Je vais voir ma marraine.
Chaque fois que j’entre dans cet hôpital où sont rassemblés un grand nombre de vieillards, un double sentiment m’agite :
Ma marraine est une femme actuellement d’une grande paix, qui vit les jours avec une sérénité parfaite, pleine de sourires, d’accueil. Sans jugement, avec bonté, elle reçoit ses visiteurs.
Cette femme qui, dit-on, était vêtue comme une gravure de mode lors de sa vie active, est maintenant habillée parfois sans goût ni grâce : pantoufles éculées, bas déchirés, pulls troués. Bref, cette « dame » a relativisé vraisemblablement toute chose et vit autrement un essentiel que je ne connais pas.
Mais lors de ma dernière visite, j’ai été bouleversé. Elle était bien peignée, mais son chignon était tressé au moyen de sa jarretière ! Ce n’est vraisemblablement pas elle qui a pu faire cela, mais le personnel.
Que ma marraine puisse s’entortiller sa jarretière dans les cheveux pour les faire tenir, cela m’a semblé le comble du dérisoire et du burlesque ! C’était la consommation du naufrage et je redoute que le personnel n’y ait contribué, à moins que, navigant habituellement avec ces bons vieillards, il ait sombré avec eux !
Curieuse odyssée que l’histoire humaine.

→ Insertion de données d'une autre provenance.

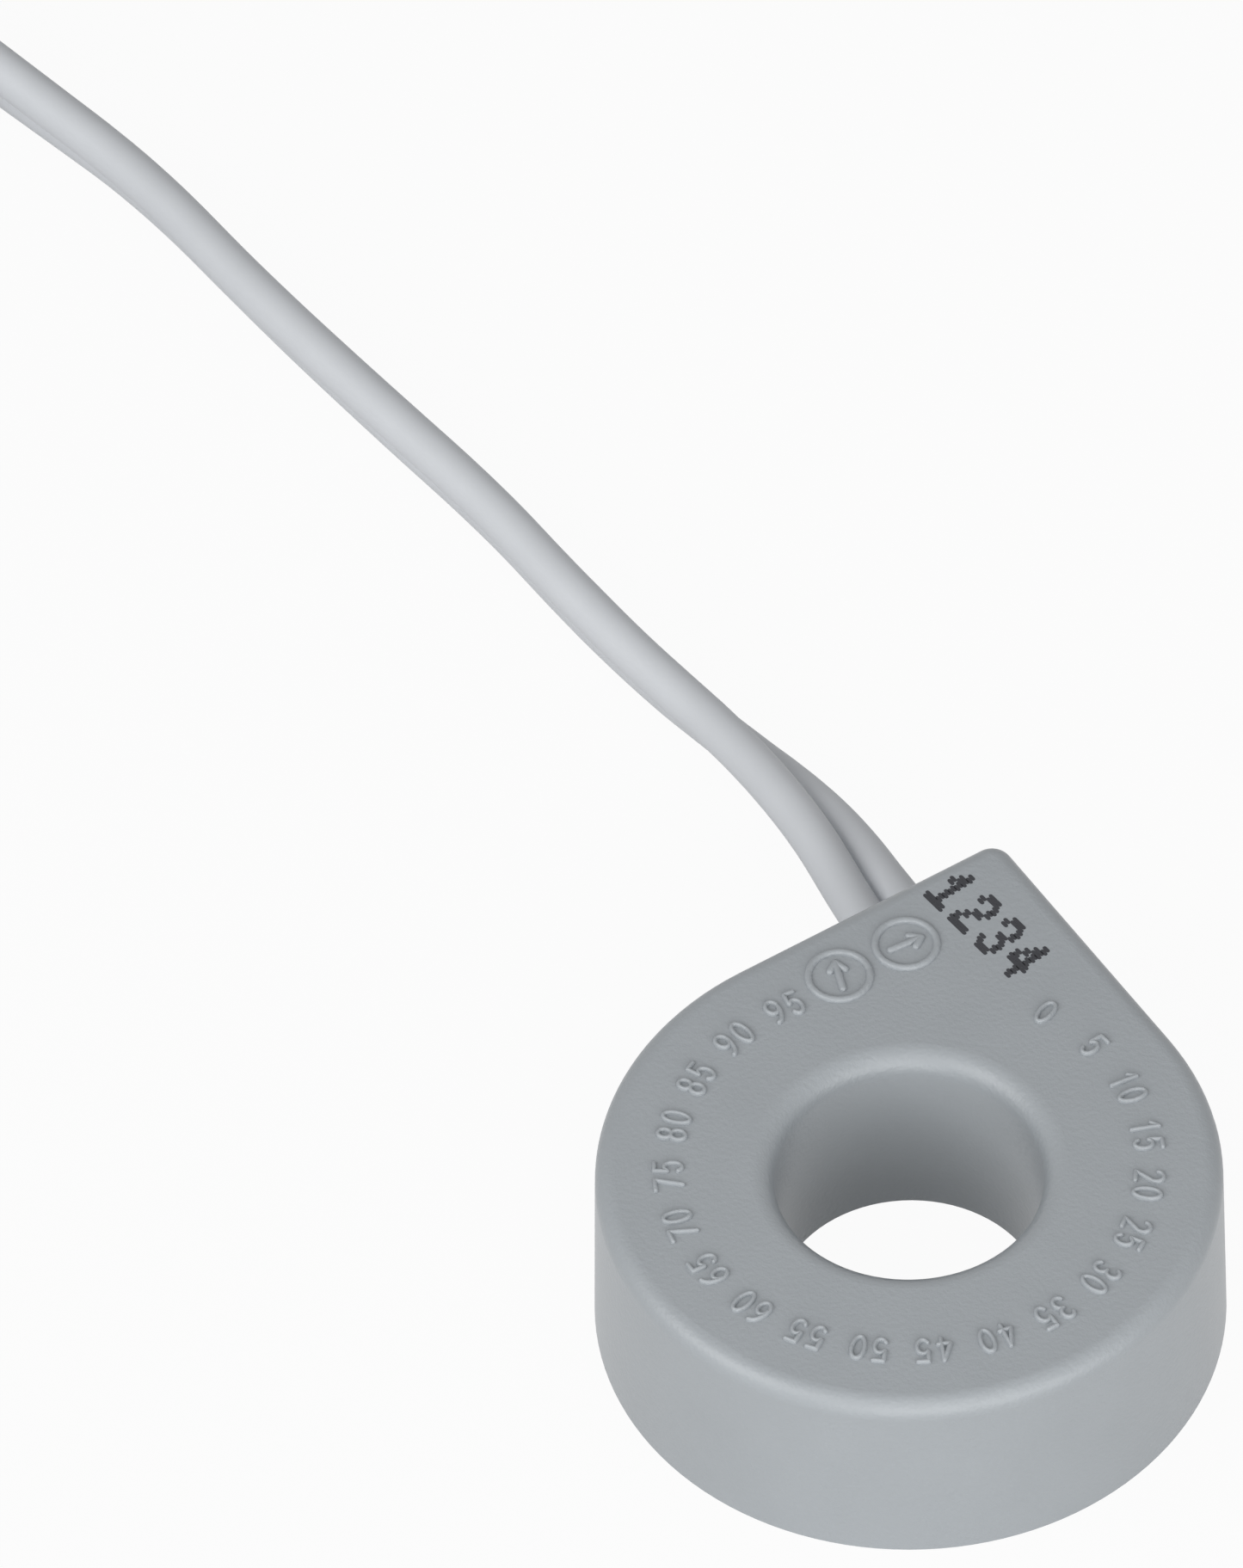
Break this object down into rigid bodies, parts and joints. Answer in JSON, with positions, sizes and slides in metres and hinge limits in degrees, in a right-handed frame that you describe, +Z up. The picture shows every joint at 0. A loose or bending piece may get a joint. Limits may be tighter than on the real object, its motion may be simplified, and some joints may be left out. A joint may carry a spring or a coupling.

Après s’être arraché des chimères et des sirènes de la vie active, on atteint au paroxysme de la bouffonnerie, au point que seules les larmes peuvent exprimer le désarroi.
A moins d’un accident de la route – ou d’une maladie grave -, nous connaîtrons à notre tour cette situation où s’exprime un aspect de la réalité humaine.